Africa is no stranger to being a victim of reductionism. Our languages, cultures, histories and entire existences have always been reduced to just one thing. At first we were just savages, barbarians then we became objects for sale, somewhere along the line we weren’t for direct sale anymore but we remained objects for use and disuse. Thereafter came the season where we became foreigners and terrorists in our own land and eventually human but not human enough to live like Caucasian humans do.

It is most unfortunate that African literature faces the same demise; it is treated as a genre even though it is a whole canon of work that works to represent African narratives.

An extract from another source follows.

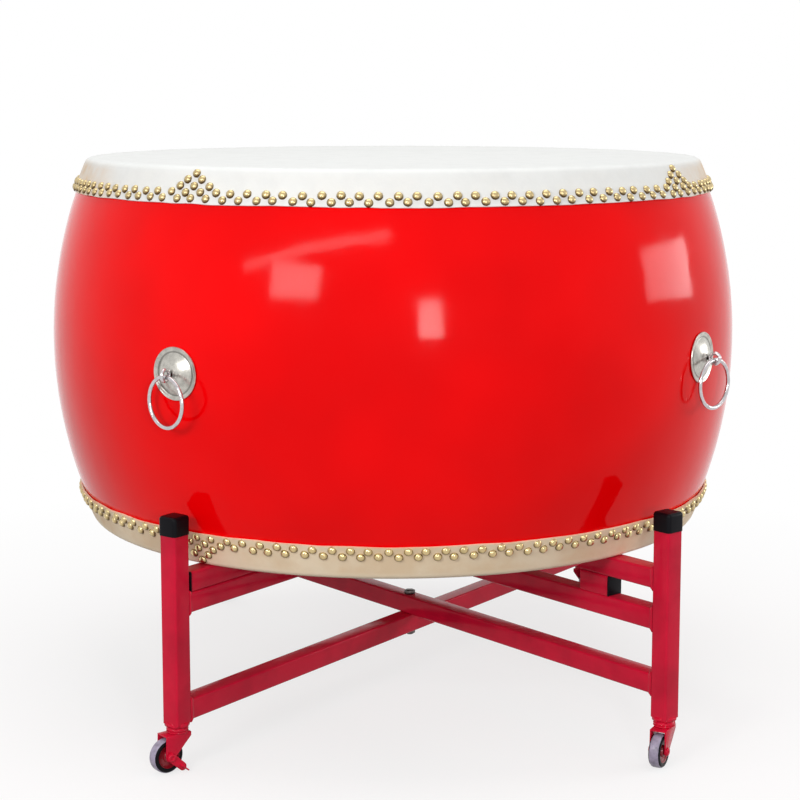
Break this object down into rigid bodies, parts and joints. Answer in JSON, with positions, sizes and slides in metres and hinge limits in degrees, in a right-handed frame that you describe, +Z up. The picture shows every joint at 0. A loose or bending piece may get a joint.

Like other literary collections i.e. the Western Canon (representing the culture of Europe and North America) it seeks to paint a broad picture of the continent through housing multiple disciplines such as political philosophy, fiction, non-fiction, religion, etc.

However, because it is ‘African’ it is being reduced and simplified to just one thing - a genre (i.e. a sub-specie) instead of being rightfully treated as the mother body. This means that if anyone seeks to enquire about, for instance, a romantic African novel they will be directed to the African literature section, just as the person looking for a history of sport in Zambia, or the political philosophy of C.L.R James will be.

Why is this a problem? Well, it means that our world as Africans will never truly be African because we will walk into libraries, bookstores and archives looking for ourselves and we will be told that we are somewhere in the back, or in a single bookshelf, or on a couple of rows but never ever the whole store or building.

Because the store and building still belong to the ones who erased us from history and reduced us to just one thing. We need to get to a point where we walk into an Exclusive Books and are able to ask the shop assistant where we can find an African mystery novel, biography or children’s book and be confident in the fact that these three different things won’t be located on a one bookshelf at the back of the store.

African literature is not a genre, it is a whole collection of work that houses various genres within it. African writers will of course always have a home in African literature, I am merely saying that that home should not be treated as one room where everyone squeezes in uncomfortably. It should be treated like the large mansion that it is. A large mansion with many rooms, each suited for every writer and their different style and narrative.